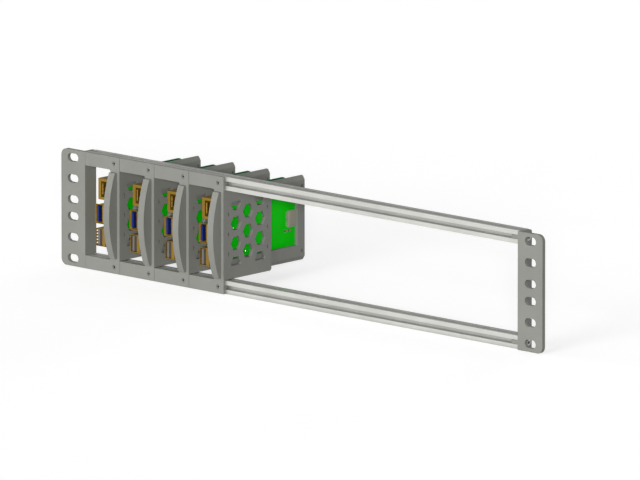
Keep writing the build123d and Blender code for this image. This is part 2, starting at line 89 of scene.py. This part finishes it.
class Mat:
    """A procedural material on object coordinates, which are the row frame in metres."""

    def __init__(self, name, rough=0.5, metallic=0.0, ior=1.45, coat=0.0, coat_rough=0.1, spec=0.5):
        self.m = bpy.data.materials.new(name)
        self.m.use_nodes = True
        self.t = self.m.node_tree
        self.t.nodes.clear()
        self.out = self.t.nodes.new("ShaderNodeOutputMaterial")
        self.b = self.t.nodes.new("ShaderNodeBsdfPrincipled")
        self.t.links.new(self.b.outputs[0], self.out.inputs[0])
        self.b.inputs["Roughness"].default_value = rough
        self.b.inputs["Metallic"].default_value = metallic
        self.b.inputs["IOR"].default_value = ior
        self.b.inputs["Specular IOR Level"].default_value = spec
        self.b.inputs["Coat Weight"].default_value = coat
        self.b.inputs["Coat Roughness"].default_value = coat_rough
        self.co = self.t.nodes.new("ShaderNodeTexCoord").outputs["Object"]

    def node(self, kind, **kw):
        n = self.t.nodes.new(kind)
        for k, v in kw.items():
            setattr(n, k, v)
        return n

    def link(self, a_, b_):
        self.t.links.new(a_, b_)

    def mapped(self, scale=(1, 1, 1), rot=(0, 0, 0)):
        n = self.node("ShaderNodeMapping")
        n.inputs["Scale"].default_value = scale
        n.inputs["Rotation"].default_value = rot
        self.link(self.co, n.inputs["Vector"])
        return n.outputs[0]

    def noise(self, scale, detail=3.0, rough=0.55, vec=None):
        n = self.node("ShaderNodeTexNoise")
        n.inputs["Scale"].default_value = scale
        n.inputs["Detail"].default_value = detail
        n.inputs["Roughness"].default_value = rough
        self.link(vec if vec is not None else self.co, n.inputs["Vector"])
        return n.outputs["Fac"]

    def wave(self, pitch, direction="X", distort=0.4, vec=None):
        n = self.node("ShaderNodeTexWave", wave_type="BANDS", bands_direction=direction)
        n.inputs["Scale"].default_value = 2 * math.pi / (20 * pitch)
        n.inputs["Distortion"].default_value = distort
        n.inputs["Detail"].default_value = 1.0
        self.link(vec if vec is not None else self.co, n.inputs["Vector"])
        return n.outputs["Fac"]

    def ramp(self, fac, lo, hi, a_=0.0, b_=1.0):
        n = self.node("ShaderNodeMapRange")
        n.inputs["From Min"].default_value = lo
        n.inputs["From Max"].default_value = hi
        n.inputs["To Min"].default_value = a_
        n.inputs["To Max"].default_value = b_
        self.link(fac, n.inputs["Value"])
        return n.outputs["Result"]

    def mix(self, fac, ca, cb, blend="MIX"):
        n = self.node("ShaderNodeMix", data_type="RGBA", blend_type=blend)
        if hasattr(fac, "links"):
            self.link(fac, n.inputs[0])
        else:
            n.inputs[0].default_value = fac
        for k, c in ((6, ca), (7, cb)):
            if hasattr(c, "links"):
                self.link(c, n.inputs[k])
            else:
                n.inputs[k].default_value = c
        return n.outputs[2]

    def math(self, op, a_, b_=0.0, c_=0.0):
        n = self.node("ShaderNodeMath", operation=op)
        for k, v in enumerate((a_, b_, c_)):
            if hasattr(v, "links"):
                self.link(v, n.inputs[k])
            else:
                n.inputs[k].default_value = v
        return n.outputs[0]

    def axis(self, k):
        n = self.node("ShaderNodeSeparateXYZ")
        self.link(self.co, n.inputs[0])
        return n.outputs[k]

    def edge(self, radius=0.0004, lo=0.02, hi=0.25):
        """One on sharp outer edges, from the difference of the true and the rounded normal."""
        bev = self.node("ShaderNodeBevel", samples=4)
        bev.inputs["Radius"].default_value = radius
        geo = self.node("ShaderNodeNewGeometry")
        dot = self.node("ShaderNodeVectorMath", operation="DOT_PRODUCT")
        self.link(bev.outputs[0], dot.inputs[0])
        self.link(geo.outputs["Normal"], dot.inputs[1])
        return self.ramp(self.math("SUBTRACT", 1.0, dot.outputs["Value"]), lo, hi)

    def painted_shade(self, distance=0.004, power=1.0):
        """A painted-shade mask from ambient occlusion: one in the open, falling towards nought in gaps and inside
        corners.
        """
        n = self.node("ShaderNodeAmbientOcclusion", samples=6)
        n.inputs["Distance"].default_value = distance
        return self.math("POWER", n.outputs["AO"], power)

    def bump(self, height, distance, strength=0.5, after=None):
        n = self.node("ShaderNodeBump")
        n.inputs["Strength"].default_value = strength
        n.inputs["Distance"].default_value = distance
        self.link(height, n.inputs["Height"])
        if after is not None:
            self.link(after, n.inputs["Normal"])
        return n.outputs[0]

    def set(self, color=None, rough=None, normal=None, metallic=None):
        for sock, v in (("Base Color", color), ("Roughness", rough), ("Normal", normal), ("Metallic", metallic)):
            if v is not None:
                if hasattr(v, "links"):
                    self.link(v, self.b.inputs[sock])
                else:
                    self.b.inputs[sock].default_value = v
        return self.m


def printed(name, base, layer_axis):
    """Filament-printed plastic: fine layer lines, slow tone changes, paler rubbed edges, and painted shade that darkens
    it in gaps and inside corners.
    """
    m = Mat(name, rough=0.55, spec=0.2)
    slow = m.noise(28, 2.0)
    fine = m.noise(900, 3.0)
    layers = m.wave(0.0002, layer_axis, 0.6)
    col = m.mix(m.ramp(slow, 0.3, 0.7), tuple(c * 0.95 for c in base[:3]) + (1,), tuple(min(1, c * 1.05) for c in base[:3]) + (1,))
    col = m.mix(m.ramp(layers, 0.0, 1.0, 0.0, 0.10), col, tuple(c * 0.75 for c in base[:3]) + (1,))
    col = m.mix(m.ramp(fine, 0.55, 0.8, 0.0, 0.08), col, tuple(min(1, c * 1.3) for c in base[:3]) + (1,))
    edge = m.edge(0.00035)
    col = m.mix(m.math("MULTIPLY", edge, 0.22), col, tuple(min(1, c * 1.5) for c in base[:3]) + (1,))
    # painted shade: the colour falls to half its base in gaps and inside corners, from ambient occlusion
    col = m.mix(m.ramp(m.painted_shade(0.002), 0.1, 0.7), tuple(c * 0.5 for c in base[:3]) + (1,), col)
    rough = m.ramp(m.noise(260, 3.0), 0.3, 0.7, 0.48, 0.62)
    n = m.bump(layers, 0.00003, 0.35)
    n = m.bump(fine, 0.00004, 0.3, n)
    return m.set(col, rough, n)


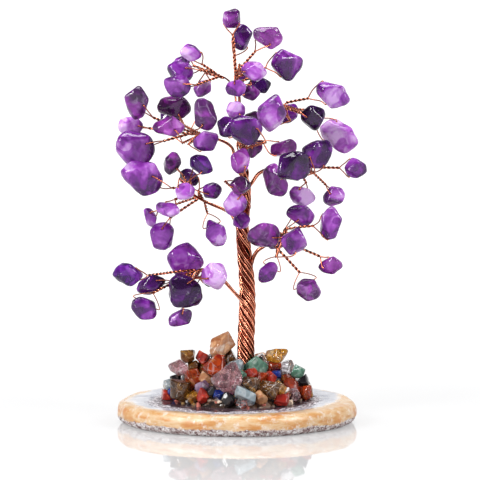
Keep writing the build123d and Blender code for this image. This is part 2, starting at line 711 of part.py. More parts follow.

...

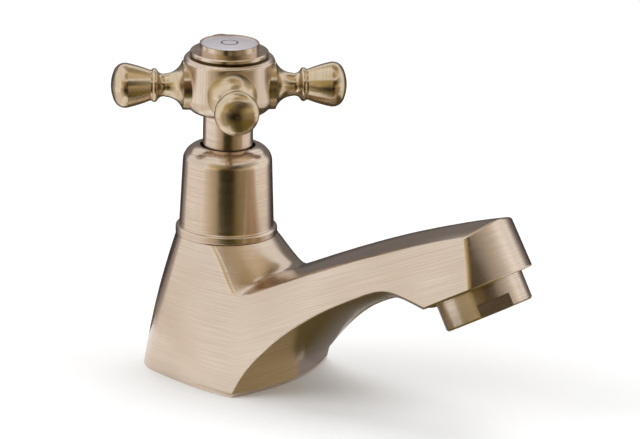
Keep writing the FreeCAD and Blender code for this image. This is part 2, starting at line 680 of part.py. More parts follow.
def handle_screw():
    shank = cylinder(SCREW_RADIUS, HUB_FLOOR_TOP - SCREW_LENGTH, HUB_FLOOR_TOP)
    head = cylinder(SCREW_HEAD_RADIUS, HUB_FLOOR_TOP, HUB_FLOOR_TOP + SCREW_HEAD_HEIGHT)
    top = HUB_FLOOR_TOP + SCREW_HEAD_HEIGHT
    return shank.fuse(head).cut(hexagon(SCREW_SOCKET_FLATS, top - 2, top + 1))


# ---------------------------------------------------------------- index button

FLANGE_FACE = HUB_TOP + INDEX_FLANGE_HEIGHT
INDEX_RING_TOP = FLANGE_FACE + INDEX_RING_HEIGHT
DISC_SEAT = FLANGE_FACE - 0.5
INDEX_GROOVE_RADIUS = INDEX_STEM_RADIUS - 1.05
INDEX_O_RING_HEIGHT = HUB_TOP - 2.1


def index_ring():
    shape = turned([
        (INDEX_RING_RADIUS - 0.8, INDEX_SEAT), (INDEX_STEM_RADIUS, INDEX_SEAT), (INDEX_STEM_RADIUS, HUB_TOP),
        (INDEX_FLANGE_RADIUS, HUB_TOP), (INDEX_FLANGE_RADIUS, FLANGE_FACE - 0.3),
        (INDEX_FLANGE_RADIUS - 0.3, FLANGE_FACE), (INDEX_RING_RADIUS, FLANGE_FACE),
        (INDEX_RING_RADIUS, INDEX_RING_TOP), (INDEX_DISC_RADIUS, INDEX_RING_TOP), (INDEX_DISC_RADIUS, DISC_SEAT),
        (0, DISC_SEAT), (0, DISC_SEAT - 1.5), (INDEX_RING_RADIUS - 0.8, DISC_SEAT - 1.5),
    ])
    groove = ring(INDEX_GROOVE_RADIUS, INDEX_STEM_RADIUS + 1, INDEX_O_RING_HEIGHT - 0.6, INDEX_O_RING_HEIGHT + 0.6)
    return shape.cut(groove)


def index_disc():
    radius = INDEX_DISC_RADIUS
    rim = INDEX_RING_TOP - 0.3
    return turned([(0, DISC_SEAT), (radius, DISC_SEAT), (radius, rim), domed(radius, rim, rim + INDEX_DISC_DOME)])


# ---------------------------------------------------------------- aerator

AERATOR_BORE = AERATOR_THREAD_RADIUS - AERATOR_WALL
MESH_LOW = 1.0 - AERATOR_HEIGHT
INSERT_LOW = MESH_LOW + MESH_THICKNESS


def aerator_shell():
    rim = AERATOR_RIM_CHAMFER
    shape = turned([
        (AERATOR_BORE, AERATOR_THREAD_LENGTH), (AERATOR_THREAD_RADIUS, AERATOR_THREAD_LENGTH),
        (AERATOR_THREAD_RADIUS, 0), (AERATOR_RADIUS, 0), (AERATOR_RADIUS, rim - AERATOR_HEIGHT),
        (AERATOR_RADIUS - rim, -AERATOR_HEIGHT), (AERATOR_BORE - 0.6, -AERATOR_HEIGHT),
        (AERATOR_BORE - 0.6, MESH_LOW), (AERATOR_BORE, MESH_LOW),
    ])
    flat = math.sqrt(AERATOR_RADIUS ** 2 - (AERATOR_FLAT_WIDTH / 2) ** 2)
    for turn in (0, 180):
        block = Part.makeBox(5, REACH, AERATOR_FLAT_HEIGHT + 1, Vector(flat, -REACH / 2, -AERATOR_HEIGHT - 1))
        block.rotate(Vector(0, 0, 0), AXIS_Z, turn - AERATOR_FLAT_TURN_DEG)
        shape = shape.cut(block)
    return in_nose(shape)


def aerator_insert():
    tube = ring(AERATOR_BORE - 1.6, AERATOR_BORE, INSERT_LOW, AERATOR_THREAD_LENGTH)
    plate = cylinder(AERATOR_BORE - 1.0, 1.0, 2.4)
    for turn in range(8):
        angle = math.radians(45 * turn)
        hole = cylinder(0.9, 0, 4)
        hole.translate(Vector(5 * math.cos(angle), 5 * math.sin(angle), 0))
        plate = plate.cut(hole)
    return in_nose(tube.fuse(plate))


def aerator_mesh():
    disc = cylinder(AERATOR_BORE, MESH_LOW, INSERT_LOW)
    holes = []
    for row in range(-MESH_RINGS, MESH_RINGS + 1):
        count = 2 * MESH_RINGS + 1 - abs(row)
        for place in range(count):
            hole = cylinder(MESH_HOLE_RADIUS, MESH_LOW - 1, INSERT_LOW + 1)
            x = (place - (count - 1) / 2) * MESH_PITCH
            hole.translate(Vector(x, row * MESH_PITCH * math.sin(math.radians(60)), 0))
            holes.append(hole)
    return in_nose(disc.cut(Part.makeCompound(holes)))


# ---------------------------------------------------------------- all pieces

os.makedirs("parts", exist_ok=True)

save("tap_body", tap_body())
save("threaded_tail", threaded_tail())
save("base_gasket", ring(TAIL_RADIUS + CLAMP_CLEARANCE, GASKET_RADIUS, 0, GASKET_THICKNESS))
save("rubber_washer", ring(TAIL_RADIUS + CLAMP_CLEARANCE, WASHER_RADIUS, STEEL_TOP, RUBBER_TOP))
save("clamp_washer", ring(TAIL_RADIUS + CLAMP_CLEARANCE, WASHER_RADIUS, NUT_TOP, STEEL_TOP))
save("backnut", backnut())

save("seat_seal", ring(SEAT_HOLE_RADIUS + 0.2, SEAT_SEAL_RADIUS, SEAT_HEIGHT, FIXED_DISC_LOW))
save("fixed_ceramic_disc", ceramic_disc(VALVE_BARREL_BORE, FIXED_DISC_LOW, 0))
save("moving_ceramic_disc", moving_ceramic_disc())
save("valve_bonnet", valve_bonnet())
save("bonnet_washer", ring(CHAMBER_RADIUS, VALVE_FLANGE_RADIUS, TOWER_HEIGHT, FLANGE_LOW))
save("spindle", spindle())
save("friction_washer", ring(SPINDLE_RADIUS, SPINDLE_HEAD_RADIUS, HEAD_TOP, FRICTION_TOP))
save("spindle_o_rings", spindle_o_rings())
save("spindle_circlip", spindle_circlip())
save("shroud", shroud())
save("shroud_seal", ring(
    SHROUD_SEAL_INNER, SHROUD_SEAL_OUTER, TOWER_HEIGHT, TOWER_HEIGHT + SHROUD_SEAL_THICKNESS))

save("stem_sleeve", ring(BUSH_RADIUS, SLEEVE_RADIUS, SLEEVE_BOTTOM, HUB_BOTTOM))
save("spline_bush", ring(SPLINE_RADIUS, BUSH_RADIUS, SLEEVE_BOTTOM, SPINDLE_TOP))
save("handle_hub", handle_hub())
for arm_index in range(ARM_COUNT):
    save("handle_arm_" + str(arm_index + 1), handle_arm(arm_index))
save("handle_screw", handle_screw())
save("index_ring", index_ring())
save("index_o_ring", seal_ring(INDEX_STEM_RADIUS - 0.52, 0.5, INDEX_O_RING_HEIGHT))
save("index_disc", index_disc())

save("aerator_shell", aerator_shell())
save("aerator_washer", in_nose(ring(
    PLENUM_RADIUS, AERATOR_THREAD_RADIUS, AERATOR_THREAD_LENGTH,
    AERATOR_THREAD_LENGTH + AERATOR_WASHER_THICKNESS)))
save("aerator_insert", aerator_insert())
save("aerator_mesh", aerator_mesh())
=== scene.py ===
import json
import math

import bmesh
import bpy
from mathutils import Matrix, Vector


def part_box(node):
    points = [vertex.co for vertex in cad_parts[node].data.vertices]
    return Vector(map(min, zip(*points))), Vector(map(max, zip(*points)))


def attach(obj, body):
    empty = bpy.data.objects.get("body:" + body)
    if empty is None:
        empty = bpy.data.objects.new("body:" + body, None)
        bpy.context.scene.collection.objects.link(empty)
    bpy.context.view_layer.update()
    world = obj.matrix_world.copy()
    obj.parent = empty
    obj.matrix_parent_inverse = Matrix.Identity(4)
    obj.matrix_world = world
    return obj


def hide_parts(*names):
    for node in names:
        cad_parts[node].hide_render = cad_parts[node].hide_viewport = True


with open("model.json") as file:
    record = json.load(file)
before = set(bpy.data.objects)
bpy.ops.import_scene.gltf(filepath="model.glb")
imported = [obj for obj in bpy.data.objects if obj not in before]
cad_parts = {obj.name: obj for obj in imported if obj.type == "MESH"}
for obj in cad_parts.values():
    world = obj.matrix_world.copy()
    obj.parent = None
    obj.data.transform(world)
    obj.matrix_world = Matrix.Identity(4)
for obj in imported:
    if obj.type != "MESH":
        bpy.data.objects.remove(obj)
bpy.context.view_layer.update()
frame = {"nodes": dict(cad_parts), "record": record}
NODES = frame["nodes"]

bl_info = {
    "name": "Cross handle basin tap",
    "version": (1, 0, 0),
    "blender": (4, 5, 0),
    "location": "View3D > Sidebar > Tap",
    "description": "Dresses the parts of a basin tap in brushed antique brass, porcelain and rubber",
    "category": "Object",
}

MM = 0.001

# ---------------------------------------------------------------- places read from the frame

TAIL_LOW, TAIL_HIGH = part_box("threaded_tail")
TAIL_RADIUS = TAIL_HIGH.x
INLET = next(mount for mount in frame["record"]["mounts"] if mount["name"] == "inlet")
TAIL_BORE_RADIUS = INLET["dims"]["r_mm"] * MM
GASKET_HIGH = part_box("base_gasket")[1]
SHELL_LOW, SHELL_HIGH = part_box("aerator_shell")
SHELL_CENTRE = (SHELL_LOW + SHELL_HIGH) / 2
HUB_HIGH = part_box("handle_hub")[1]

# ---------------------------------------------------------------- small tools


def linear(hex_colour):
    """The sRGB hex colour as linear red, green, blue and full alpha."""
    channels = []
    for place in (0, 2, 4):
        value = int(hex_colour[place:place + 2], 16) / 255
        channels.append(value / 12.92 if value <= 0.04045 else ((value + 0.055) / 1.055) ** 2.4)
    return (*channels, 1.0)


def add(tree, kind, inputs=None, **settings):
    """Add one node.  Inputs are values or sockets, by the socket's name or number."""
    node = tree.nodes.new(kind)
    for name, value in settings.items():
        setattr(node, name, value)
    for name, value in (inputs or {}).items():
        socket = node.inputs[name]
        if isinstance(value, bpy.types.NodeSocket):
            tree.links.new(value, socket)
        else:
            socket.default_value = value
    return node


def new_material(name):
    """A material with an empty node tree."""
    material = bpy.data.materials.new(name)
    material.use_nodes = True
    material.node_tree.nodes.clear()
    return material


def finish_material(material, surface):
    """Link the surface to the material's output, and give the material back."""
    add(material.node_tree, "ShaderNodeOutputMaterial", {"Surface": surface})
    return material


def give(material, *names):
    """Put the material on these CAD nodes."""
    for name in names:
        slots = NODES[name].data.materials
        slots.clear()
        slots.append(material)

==

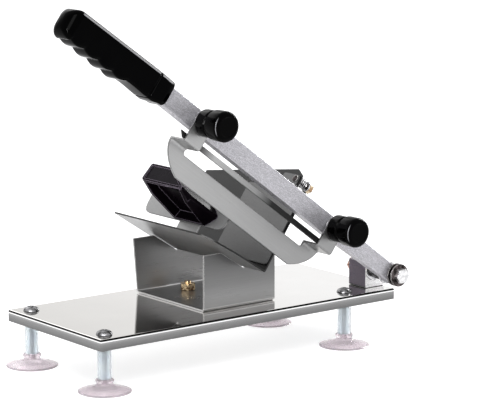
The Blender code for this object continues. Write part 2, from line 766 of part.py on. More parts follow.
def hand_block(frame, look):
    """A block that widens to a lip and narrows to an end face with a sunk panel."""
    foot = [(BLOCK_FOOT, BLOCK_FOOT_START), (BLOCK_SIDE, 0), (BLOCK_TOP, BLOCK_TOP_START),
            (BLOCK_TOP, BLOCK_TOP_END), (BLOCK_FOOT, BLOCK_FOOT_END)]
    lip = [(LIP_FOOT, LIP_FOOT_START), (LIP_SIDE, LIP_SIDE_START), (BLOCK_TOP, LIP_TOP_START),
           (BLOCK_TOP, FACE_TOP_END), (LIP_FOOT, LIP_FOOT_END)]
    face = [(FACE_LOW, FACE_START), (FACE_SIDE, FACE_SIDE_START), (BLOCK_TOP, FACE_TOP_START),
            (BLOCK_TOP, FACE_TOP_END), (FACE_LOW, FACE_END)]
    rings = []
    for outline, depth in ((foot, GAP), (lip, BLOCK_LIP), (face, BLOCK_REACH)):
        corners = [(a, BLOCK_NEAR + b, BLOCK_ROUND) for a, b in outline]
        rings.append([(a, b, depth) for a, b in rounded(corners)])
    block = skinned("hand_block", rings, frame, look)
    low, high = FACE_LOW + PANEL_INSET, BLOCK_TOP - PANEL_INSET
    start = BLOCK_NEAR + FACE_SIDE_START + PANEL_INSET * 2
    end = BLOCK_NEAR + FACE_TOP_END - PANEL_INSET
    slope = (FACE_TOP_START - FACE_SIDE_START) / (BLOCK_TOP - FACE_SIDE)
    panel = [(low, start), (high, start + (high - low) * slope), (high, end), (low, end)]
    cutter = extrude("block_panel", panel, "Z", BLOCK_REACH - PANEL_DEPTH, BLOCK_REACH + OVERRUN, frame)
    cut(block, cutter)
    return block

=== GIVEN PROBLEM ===
Reproduce exactly the lines from the line with "SLEEVE_RADIUS, SLEEVE_BOTTOM, HUB_BOTTOM))" to the line with "obj.parent = None", both end lines included.

=== WORKED ANSWER ===
save("stem_sleeve", ring(BUSH_RADIUS, SLEEVE_RADIUS, SLEEVE_BOTTOM, HUB_BOTTOM))
save("spline_bush", ring(SPLINE_RADIUS, BUSH_RADIUS, SLEEVE_BOTTOM, SPINDLE_TOP))
save("handle_hub", handle_hub())
for arm_index in range(ARM_COUNT):
    save("handle_arm_" + str(arm_index + 1), handle_arm(arm_index))
save("handle_screw", handle_screw())
save("index_ring", index_ring())
save("index_o_ring", seal_ring(INDEX_STEM_RADIUS - 0.52, 0.5, INDEX_O_RING_HEIGHT))
save("index_disc", index_disc())

save("aerator_shell", aerator_shell())
save("aerator_washer", in_nose(ring(
    PLENUM_RADIUS, AERATOR_THREAD_RADIUS, AERATOR_THREAD_LENGTH,
    AERATOR_THREAD_LENGTH + AERATOR_WASHER_THICKNESS)))
save("aerator_insert", aerator_insert())
save("aerator_mesh", aerator_mesh())
=== scene.py ===
import json
import math

import bmesh
import bpy
from mathutils import Matrix, Vector


def part_box(node):
    points = [vertex.co for vertex in cad_parts[node].data.vertices]
    return Vector(map(min, zip(*points))), Vector(map(max, zip(*points)))


def attach(obj, body):
    empty = bpy.data.objects.get("body:" + body)
    if empty is None:
        empty = bpy.data.objects.new("body:" + body, None)
        bpy.context.scene.collection.objects.link(empty)
    bpy.context.view_layer.update()
    world = obj.matrix_world.copy()
    obj.parent = empty
    obj.matrix_parent_inverse = Matrix.Identity(4)
    obj.matrix_world = world
    return obj


def hide_parts(*names):
    for node in names:
        cad_parts[node].hide_render = cad_parts[node].hide_viewport = True


with open("model.json") as file:
    record = json.load(file)
before = set(bpy.data.objects)
bpy.ops.import_scene.gltf(filepath="model.glb")
imported = [obj for obj in bpy.data.objects if obj not in before]
cad_parts = {obj.name: obj for obj in imported if obj.type == "MESH"}
for obj in cad_parts.values():
    world = obj.matrix_world.copy()
    obj.parent = None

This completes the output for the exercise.